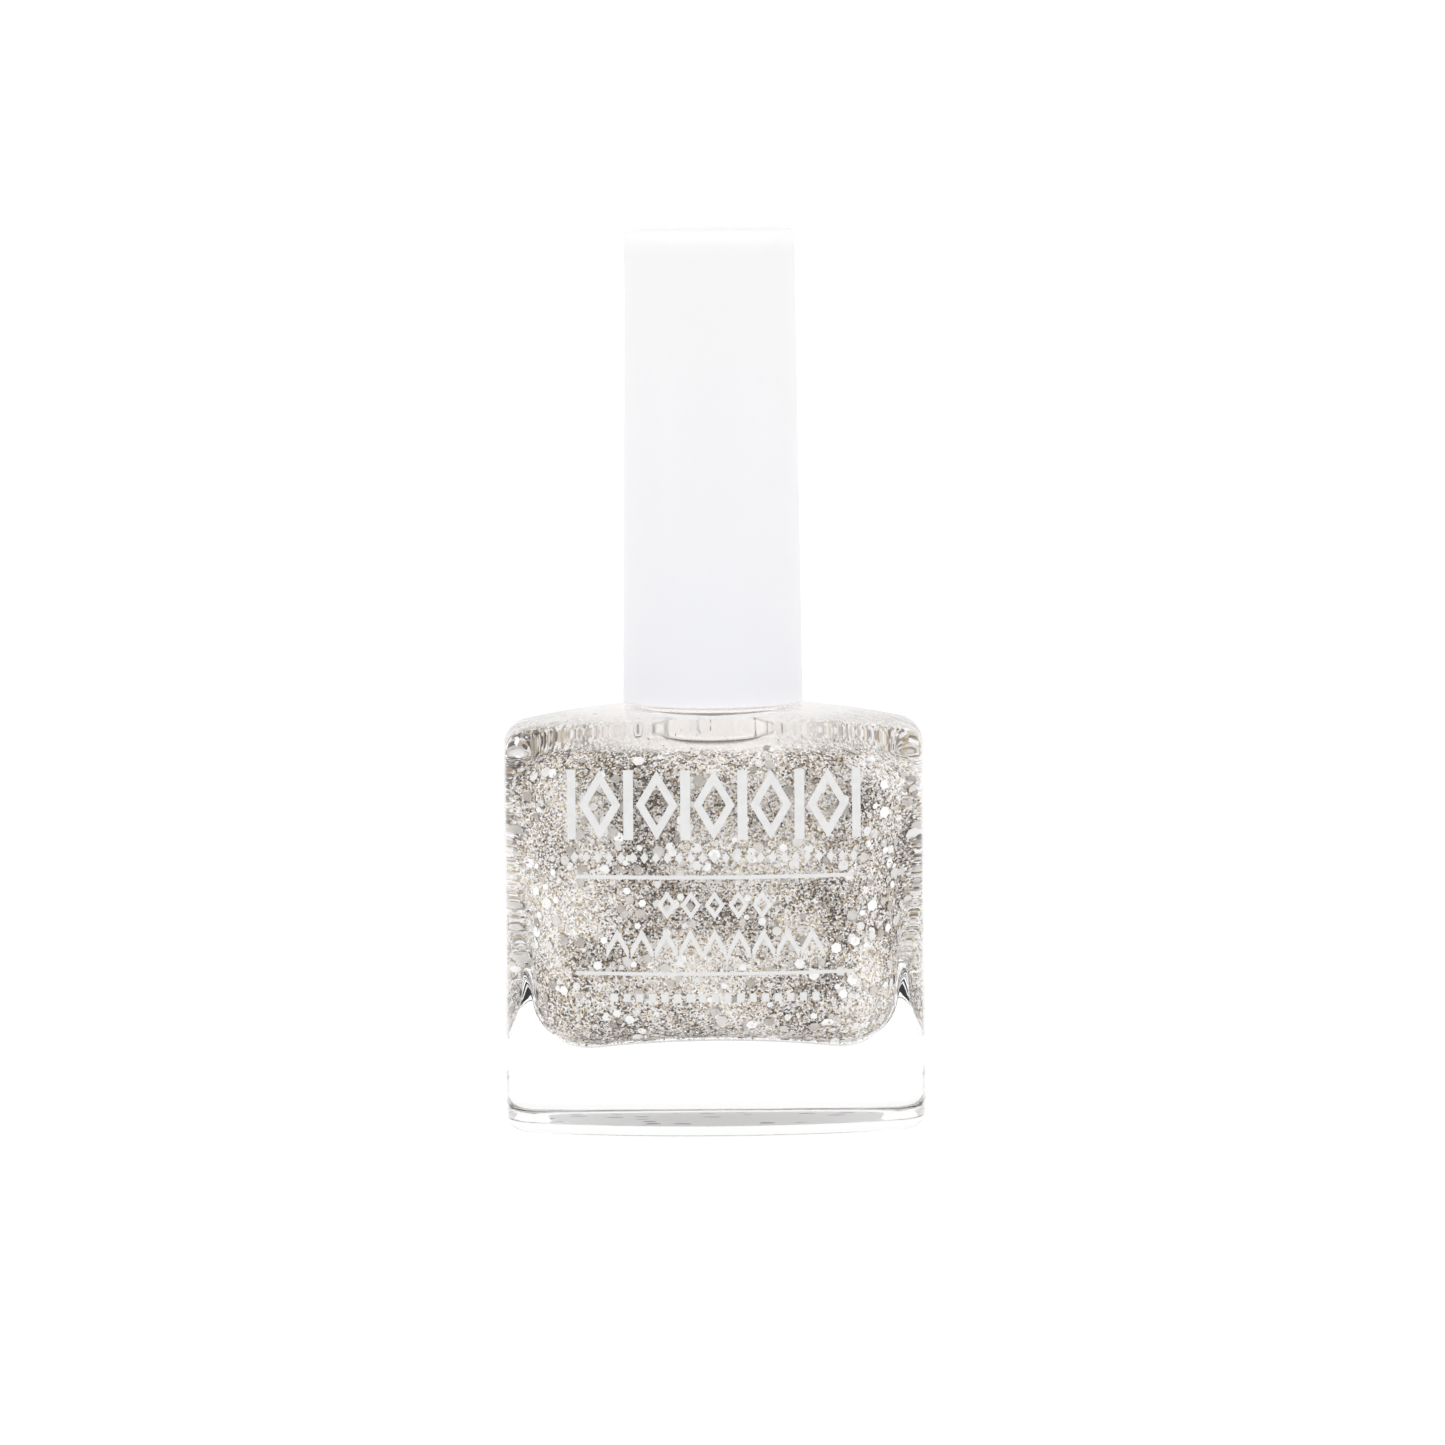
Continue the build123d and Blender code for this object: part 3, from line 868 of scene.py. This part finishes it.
def make_flakes(name, material, count, radii, thickness, lift, tilt):
    """Flat hexagonal flakes, as closed thin prisms between the lacquer and the glass."""
    points, normals, picker = seats(count)
    helper = np.where(np.abs(normals[:, 2:3]) < 0.9, [[0, 0, 1.0]], [[1.0, 0, 0]])
    first = np.cross(normals, helper)
    first /= np.linalg.norm(first, axis=1)[:, None]
    second = np.cross(normals, first)
    lean = picker.normal(0, tilt, (count, 2))
    up = normals + first * lean[:, :1] + second * lean[:, 1:]
    up /= np.linalg.norm(up, axis=1)[:, None]
    first = np.cross(up, helper)
    first /= np.linalg.norm(first, axis=1)[:, None]
    second = np.cross(up, first)
    spin = picker.random(count)[:, None] * math.pi
    size = picker.random(count)[:, None] ** FLAKE_SIZE_BIAS
    size = radii[0] + (radii[1] - radii[0]) * size
    steepness = np.sqrt(1 - np.clip((up * normals).sum(1), 0, 1) ** 2)[:, None]
    room = np.clip(GLITTER_DEPTH - FLAKE_CLEARANCE - size * steepness, 0.0, None)
    height = np.minimum(lift * picker.random(count)[:, None] + thickness, room)
    centre = points + normals * height
    corners = []
    for side in (0.5, -0.5):
        for corner in range(6):
            angle = spin + corner * math.pi / 3
            corners.append(
                centre + (first * np.cos(angle) + second * np.sin(angle)) * size
                + up * thickness * side
            )
    vertices = np.stack(corners, 1).reshape(-1, 3)
    faces = []
    for number in range(count):
        base = number * 12
        faces.append(tuple(base + c for c in range(6)))
        faces.append(tuple(base + 6 + c for c in reversed(range(6))))
        for corner in range(6):
            after = (corner + 1) % 6
            faces.append((base + after, base + corner, base + 6 + corner, base + 6 + after))
    flakes = piece_from(name, vertices, faces, "bottle", [material], smooth=False)


# ---------------------------------------------------------------- print

def on_front(x, height, lift):
    """A point on the body's front face, or lift above it."""
    offset = FRONT_ARC_RADIUS - BODY_DEPTH / 2
    return (x, offset - math.sqrt((FRONT_ARC_RADIUS + lift) ** 2 - x * x), height)


class Ink:
    """Collects flat printed shapes as thin closed solids wrapped on the front face."""

    def __init__(self):
        self.vertices, self.faces = [], []

    def strip(self, first, second, closed=False):
        """A shape between two lines of (x, height) points with the same number of points."""
        base, count = len(self.vertices), len(first)
        for lift in (INK_THICKNESS, -INK_BURY):
            for line in (first, second):
                self.vertices += [on_front(x, height, lift) for x, height in line]
        front_a, front_b, back_a, back_b = (base + k * count for k in range(4))
        steps = count if closed else count - 1
        for step in range(steps):
            after = (step + 1) % count
            self.faces += [
                (front_a + step, front_a + after, front_b + after, front_b + step),
                (back_a + after, back_a + step, back_b + step, back_b + after),
                (front_a + after, front_a + step, back_a + step, back_a + after),
                (front_b + step, front_b + after, back_b + after, back_b + step),
            ]
        if not closed:
            last = count - 1
            self.faces += [
                (front_a, front_b, back_b, back_a),
                (front_b + last, front_a + last, back_a + last, back_b + last),
            ]

    def bar(self, x0, x1, z0, z1):
        """A filled rectangle, cut across so that it follows the curved face."""
        count = max(2, round((x1 - x0) / BAR_STEP) + 1)
        xs = [x0 + (x1 - x0) * k / (count - 1) for k in range(count)]
        self.strip([(x, z1) for x in xs], [(x, z0) for x in xs])

    def lozenge(self, x, z, half_width, half_height, line):
        """A lozenge outline whose line is given as a share of its size."""
        points = []
        corners = [(half_width, 0), (0, half_height), (-half_width, 0), (0, -half_height)]
        for (ax, az), (bx, bz) in zip(corners, corners[1:] + corners[:1]):
            points += [(ax + (bx - ax) * k / 4, az + (bz - az) * k / 4) for k in range(4)]
        inner = 1 - line
        self.strip(
            [(x + px, z + pz) for px, pz in points],
            [(x + px * inner, z + pz * inner) for px, pz in points], True,
        )

    def dot(self, x, z, half_width, half_height):
        """A filled lozenge. Its lower half is a hair smaller, so that its ends aren't lines."""
        low_half, low_z = half_width * 0.98, z - 0.01
        self.strip(
            [(x - half_width, z), (x, z + half_height), (x + half_width, z)],
            [(x - low_half, low_z), (x, z - half_height), (x + low_half, low_z)],
        )

    def chevron(self, x, z, half_width, half_height, line):
        """A pointed arch."""
        self.strip(
            [(x - half_width, z - half_height + line), (x - half_width / 2, z + line / 2),
             (x, z + half_height), (x + half_width / 2, z + line / 2),
             (x + half_width, z - half_height + line)],
            [(x - half_width, z - half_height), (x - half_width / 2, z - line / 2),
             (x, z + half_height - line), (x + half_width / 2, z - line / 2),
             (x + half_width, z - half_height)],
        )


def make_print():
    """A generic ornament: a frieze of lozenges and bars, two rules, and rows of small marks."""
    ink = Ink()
    height, reach = FRIEZE["height"], FRIEZE["half"][1]
    for number in range(-2, 3):
        ink.lozenge(number * FRIEZE["pitch"], height, *FRIEZE["half"], FRIEZE["line"])
    for number in range(-3, 3):
        x = (number + 0.5) * FRIEZE["pitch"]
        half = FRIEZE_BARS["outer" if number in (-3, 2) else "inner"]
        ink.bar(x - half, x + half, height - reach, height + reach)
    for number in range(-12, 13):
        ink.dot(number * DOTS["pitch"], DOTS["height"], *DOTS["half"])
    ink.bar(-RULE_HALF, RULE_HALF, *RULES[0])
    for number in range(-2, 3):
        x = number * LOZENGES["pitch"]
        ink.lozenge(x, LOZENGES["height"], *LOZENGES["half"], LOZENGES["line"])
    for number in range(-4, 5):
        x = number * CHEVRONS["pitch"]
        ink.chevron(x, CHEVRONS["height"], *CHEVRONS["half"], CHEVRONS["line"])
    ink.bar(-RULE_HALF, RULE_HALF, *RULES[1])
    for number in range(-8, 9):
        x = number * DASHES["pitch"]
        ink.bar(x - DASHES["half"], x + DASHES["half"], *DASHES["heights"])
    piece = piece_from(
        "front_print", ink.vertices, ink.faces, "bottle", [ink_material()], smooth=False
    )


# ---------------------------------------------------------------- brush

def make_bristles():
    """Nylon filaments folded into the rod's end, swelling and closing to a rounded tip."""
    rng = random.Random(SEED)
    vertices, faces = [], []
    sides, joints_along = FILAMENT_SIDES, FILAMENT_JOINTS
    for number in range(FILAMENTS):
        share = math.sqrt((number + 0.5) / FILAMENTS)
        angle = number * GOLDEN_ANGLE
        thickness = 0.055 + 0.01 * rng.random()
        drop = TUFT_TIP + 1.4 * share**3 + 0.5 * rng.random() * share
        wander = rng.uniform(-0.05, 0.05)
        ring_start = len(vertices)
        for joint in range(joints_along + 1):
            along = joint / joints_along
            height = TUFT_ROOT_TOP + (drop - TUFT_ROOT_TOP) * along
            free = max(0.0, (ROD_END - height) / (ROD_END - TUFT_TIP))
            bulge = TUFT_RADIUS - TUFT_CLEARANCE - TUFT_ROOT_RADIUS
            swell = TUFT_ROOT_RADIUS + bulge * math.sin(
                math.pi / 2 * min(1.0, free / SWELL_END)
            )
            if free > TAPER_START:
                swell *= 1 - TAPER * ((free - TAPER_START) / (1 - TAPER_START)) ** 1.5
            radius = swell * share * 0.96
            turn = angle + wander * free * 4
            x, y = radius * math.cos(turn), radius * math.sin(turn)
            slim = thickness * (1 - 0.5 * max(0.0, along - SLIM_START) / (1 - SLIM_START))
            for side in range(sides):
                around = 2 * math.pi * side / sides
                vertices.append(
                    (x + slim * math.cos(around), y + slim * math.sin(around), height)
                )
        for joint in range(joints_along):
            low = ring_start + joint * sides
            for side in range(sides):
                after = (side + 1) % sides
                faces.append((low + after, low + side, low + sides + side, low + sides + after))
        last = ring_start + joints_along * sides
        faces.append(tuple(ring_start + side for side in range(sides)))
        faces.append(tuple(last + side for side in reversed(range(sides))))
    tuft = piece_from("bristle_filaments", vertices, faces, "brush", [bristle_material()])
    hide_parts("bristle_tuft")


# ---------------------------------------------------------------- carried-over CAD nodes

def dress(node, material):
    """Gives a CAD node its detailed material."""
    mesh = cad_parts[node].data
    for index in range(len(mesh.materials)):
        mesh.materials[index] = material


def dress_nodes():
    # The overcap's lighter, warmer top is painted light, where light falls on it from above.
    dress("overcap", plastic_material(
        "overcap_look", rgb(237, 237, 242), 0.42, grain=0.6, depth=0.003, glow=0.8,
        lit_top_colour=rgb(245, 243, 243),
    ))
    dress("inner_cap", plastic_material("inner_cap_look", rgb(226, 226, 224), 0.4))
    dress("brush_stem", plastic_material("stem_look", rgb(216, 208, 202), 0.34))
    dress("sealing_liner", plastic_material("liner_look", rgb(238, 236, 230), 0.7, depth=0.02))
    dress("mixing_balls", steel_material("ball_steel_look", (0.62, 0.62, 0.63), 0.08))
    dress("anchor_staple", steel_material("staple_look", (0.72, 0.68, 0.58), 0.25))
    dress("base_label", label_material())


# ---------------------------------------------------------------- studio

# In metres, degrees, millimetres of lens and watts
FLOOR_HALF = 3.0
FLOOR_DROP = 0.00005
LIT_POINT = Vector((0, 0, 0.035))
SOFTBOX_SIZE = (0.6, 0.8)
SOFTBOXES = (("key_left", (-0.45, -0.85, 0.5), 0.5), ("fill_right", (0.5, -0.8, 0.45), 0.4))
CAMERA_DISTANCE = 0.685
CAMERA_HEIGHT = 0.0882
CAMERA_LENS = 200.3
CAMERA_TARGET = (0.0008, 0.0, 0.0341)
CAMERA_ROLL = -0.45


def make_floor():
    """A plain pale floor that glows a little, so that it meets the white surroundings."""
    half = FLOOR_HALF
    mesh = bpy.data.meshes.new("studio_floor")
    mesh.from_pydata(
        [(-half, -half, 0), (half, -half, 0), (half, half, 0), (-half, half, 0)], [],
        [(0, 1, 2, 3)],
    )
    n = Nodes("studio_floor_look")
    n.set(
        Base_Color=(0.55, 0.55, 0.55, 1), Roughness=0.8, Specular_IOR_Level=0.2,
        Emission_Color=WHITE, Emission_Strength=0.55,
    )
    mesh.materials.append(n.material)
    floor = bpy.data.objects.new("studio_floor", mesh)
    floor.location = (0, 0, -FLOOR_DROP)
    bpy.context.scene.collection.objects.link(floor)


def make_world():
    """White surroundings, a little darker straight in front of the bottle."""
    world = bpy.data.worlds.new("studio_world")
    world.use_nodes = True
    nodes, links = world.node_tree.nodes, world.node_tree.links
    nodes.clear()
    place = nodes.new("ShaderNodeTexCoord")
    axes = nodes.new("ShaderNodeSeparateXYZ")
    links.new(place.outputs["Generated"], axes.inputs[0])
    facing = nodes.new("ShaderNodeMapRange")
    facing.inputs["From Min"].default_value = -1.0
    facing.inputs["From Max"].default_value = -0.85
    links.new(axes.outputs["Y"], facing.inputs["Value"])
    ramp = nodes.new("ShaderNodeValToRGB")
    ramp.color_ramp.elements[0].color = (0.85, 0.84, 0.83, 1)
    ramp.color_ramp.elements[1].color = WHITE
    links.new(facing.outputs[0], ramp.inputs[0])
    around = nodes.new("ShaderNodeBackground")
    links.new(ramp.outputs[0], around.inputs["Color"])
    seen = nodes.new("ShaderNodeBackground")
    seen.inputs["Color"].default_value = WHITE
    path = nodes.new("ShaderNodeLightPath")
    mix = nodes.new("ShaderNodeMixShader")
    links.new(path.outputs["Is Camera Ray"], mix.inputs[0])
    links.new(around.outputs[0], mix.inputs[1])
    links.new(seen.outputs[0], mix.inputs[2])
    out = nodes.new("ShaderNodeOutputWorld")
    links.new(mix.outputs[0], out.inputs["Surface"])
    bpy.context.scene.world = world


def make_softbox(name, place, power):
    """A rectangular lamp aimed at the bottle's middle."""
    light = bpy.data.lights.new(name, "AREA")
    light.shape = "RECTANGLE"
    light.size, light.size_y = SOFTBOX_SIZE
    light.energy = power
    lamp = bpy.data.objects.new(name, light)
    lamp.location = place
    lamp.rotation_euler = (LIT_POINT - Vector(place)).to_track_quat("-Z", "Y").to_euler()
    lamp.visible_camera = False
    bpy.context.scene.collection.objects.link(lamp)


def make_camera():
    """A long lens in front of the bottle, a little above it."""
    data = bpy.data.cameras.new("camera")
    data.lens = CAMERA_LENS
    data.sensor_width = 36.0
    data.clip_start, data.clip_end = 0.05, 20.0
    camera = bpy.data.objects.new("camera", data)
    place = Vector((0.0, -CAMERA_DISTANCE, CAMERA_HEIGHT))
    turn = (Vector(CAMERA_TARGET) - place).to_track_quat("-Z", "Y").to_matrix().to_4x4()
    roll = Matrix.Rotation(math.radians(CAMERA_ROLL), 4, "Z")
    camera.matrix_world = Matrix.Translation(place) @ turn @ roll
    bpy.context.scene.collection.objects.link(camera)
    bpy.context.scene.camera = camera


def make_studio():
    bpy.context.scene.view_settings.view_transform = "Standard"
    make_floor()
    make_world()
    for name, place, power in SOFTBOXES:
        make_softbox(name, place, power)
    make_camera()


# ---------------------------------------------------------------- build

make_glass()
make_lacquer()
make_flakes("hex_flakes", flake_material("hex_flake_look", HEX_SHADES, 0.35), **HEX_FLAKES)
make_flakes(
    "fine_flakes", flake_material("fine_flake_look", GLITTER_SHADES[2:], 0.4), **FINE_FLAKES
)
make_print()
make_bristles()
dress_nodes()
make_studio()

bpy.context.view_layer.update()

• Required work: Repeat exactly the lines from the one containing "mesh = cad_parts[node].data" through the one containing "mesh.materials[index] = material", both included, and nothing else.

• Solution:
    mesh = cad_parts[node].data
    for index in range(len(mesh.materials)):
        mesh.materials[index] = material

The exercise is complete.